In four short years, Mansbridge finished her BA in English at the U of R with high honours - making the dean's list in all but one registered semester - accumulated 11 scholarships, and completed her MA in English at SFU on a prestigious C.D. Nelson memorial fellowship.

"My academic success still remains quite a mystery to me, really," demurs Mansbridge, who graduated from SFU with a 4.00 cumulative grade point average out of a possible 4.33, a scholastic record that earned her this year's dean of graduate studies convocation medal in arts and social sciences. It "has less to do with intelligence and more to do with a fierce focus and a keen desire to learn," she says via email from Turkey where she is pursuing another of her passions - travel.

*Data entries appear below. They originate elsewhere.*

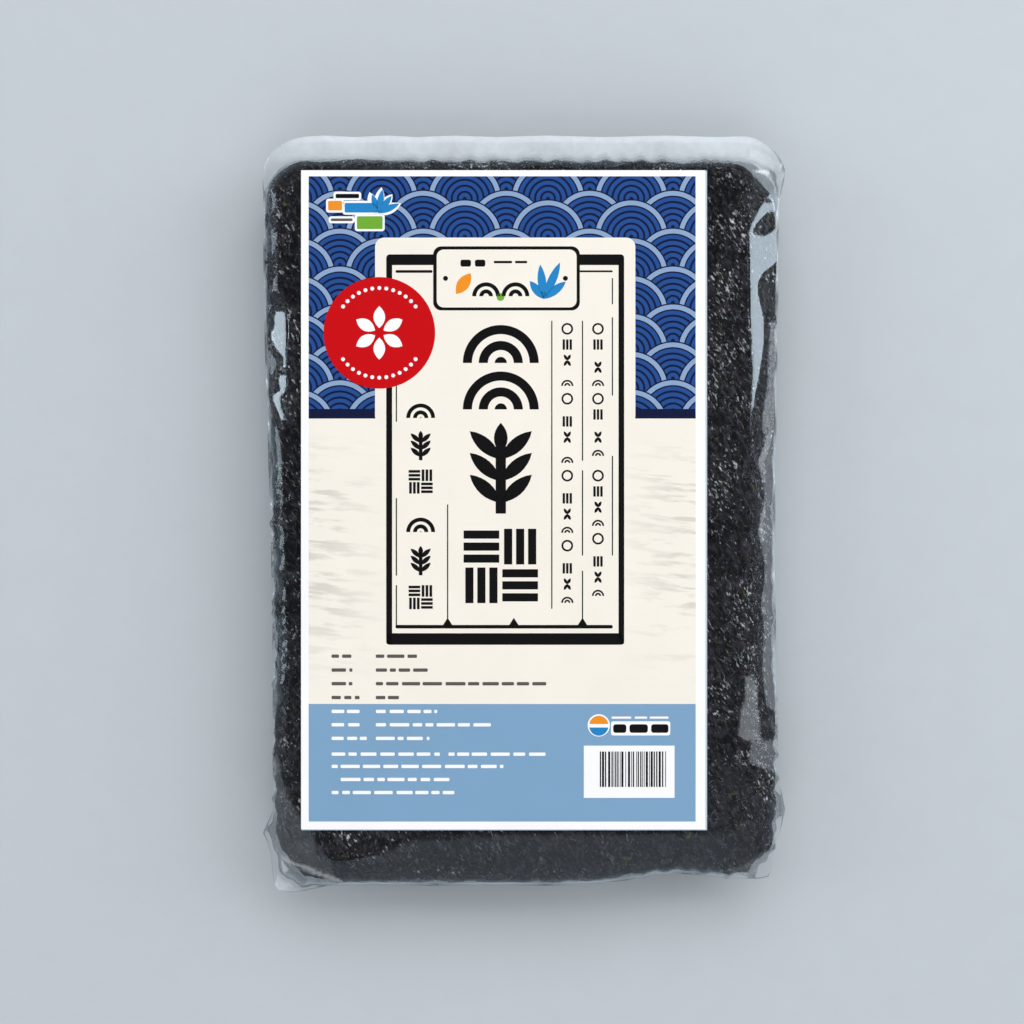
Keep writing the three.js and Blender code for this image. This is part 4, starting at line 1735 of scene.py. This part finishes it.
@dataclass
class Strands:
    """Curled scraps and strands of seaweed, scattered over a surface."""

    shine_at: Test
    kinds: int = 14
    bends: int = 3
    length: tuple[float, float] = (0.8, 3.8)
    width: tuple[float, float] = (0.35, 0.95)
    rise: float = 0.45
    heading: tuple[float, float, float] = (0.34, -1.0, 0.0)
    shape_seed: int = 21

    def template(self, rng: np.random.Generator) -> tuple[np.ndarray, np.ndarray]:
        """One curled strand of unit length along x.

        Args:
            rng: Source of its shape.

        Returns:
            Its vertices, and its faces as triangles.
        """
        bm = bmesh.new()
        start = bmesh.ops.create_circle(bm, segments=3, radius=0.5)["verts"]
        bmesh.ops.rotate(bm, verts=start, cent=(0, 0, 0), matrix=Matrix.Rotation(math.pi / 2, 3, "Y"))
        edges = list(bm.edges)
        for _ in range(self.bends):
            grown = bmesh.ops.extrude_edge_only(bm, edges=edges)["geom"]
            verts = [part for part in grown if isinstance(part, bmesh.types.BMVert)]
            edges = [part for part in grown if isinstance(part, bmesh.types.BMEdge)]
            bmesh.ops.translate(bm, verts=verts, vec=(1 / self.bends, 0, 0))
        curl, sway, twist = rng.uniform(-1.4, 1.4), rng.uniform(-0.5, 0.5), rng.uniform(-0.9, 0.9)
        hump, lean = rng.uniform(0.35, 1.0), rng.uniform(0.3, 0.7)
        for vert in bm.verts:
            t = min(max(vert.co.x, 0.0), 1.0)
            taper = max(0.04, math.sin(math.pi * min(max(t, 0.02), 0.98)) ** 0.6)
            angle = twist * (t - 0.5)
            across, up = vert.co.y * taper, vert.co.z * taper * 0.4
            y = across * math.cos(angle) - up * math.sin(angle)
            z = across * math.sin(angle) + up * math.cos(angle)
            bow = (t - 0.5) * curl * 0.35
            vert.co.y = y
            vert.co.z = z + hump * max(0.0, math.sin(math.pi * t ** (0.5 + lean)))
            vert.co.x = (t - 0.5) * math.cos(bow)
            vert.co.y += ((t - 0.5) ** 2 * curl + sway * math.sin(5 * t) * 0.12) * 3.0
        bmesh.ops.holes_fill(bm, edges=[e for e in bm.edges if e.is_boundary], sides=0)
        bmesh.ops.recalc_face_normals(bm, faces=bm.faces)
        bmesh.ops.triangulate(bm, faces=bm.faces)
        verts = np.array([v.co[:] for v in bm.verts])
        faces = np.array([[v.index for v in f.verts] for f in bm.faces])
        bm.free()
        return verts, faces

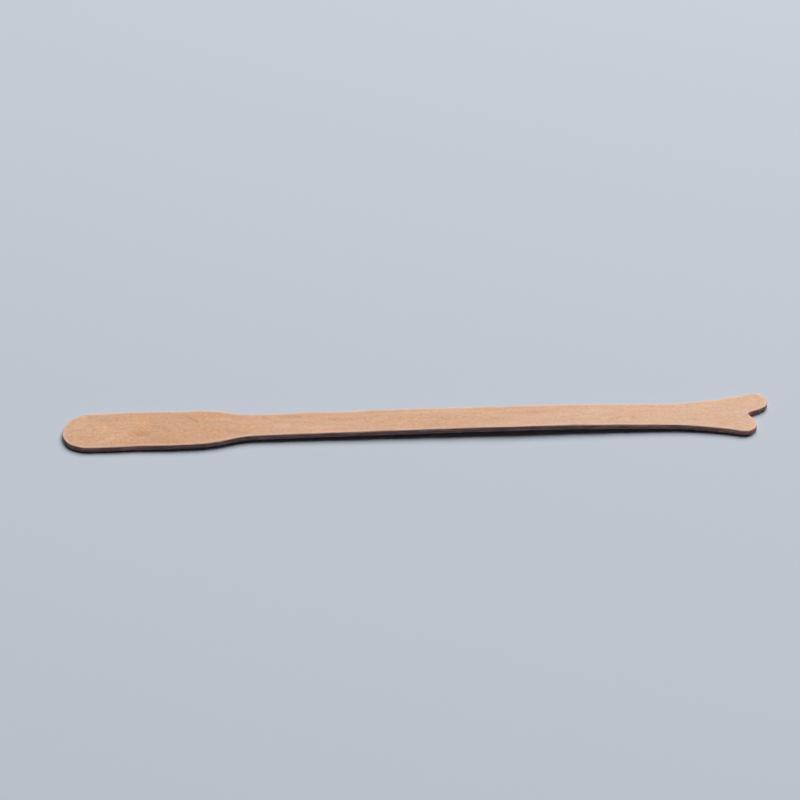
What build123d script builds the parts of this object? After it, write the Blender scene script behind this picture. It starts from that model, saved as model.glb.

Mansbridge credits the support of her family, for her achievements, as well as the faculty and staff of the English department, particularly professors Peter Dickinson, her MA thesis supervisor, and David Charlandy.

Instead of leaving SFU last August, Mansbridge remained another semester on a graduate fellowship to gain teaching experience and participate in several graduate conferences. She also refined and defended her MA thesis, a comparative analysis of black, white and Asian masculinities in David Henry Hwang's play M. Butterfly and Amiri Braka's play Dutchman. The result is "stunning," says Dickinson, and further proof that "she is a young scholar of exceptional promise."

The City University of New York (CUNY) agrees. The future literary critic and university instructor has been accepted into CUNY's English literature PhD program.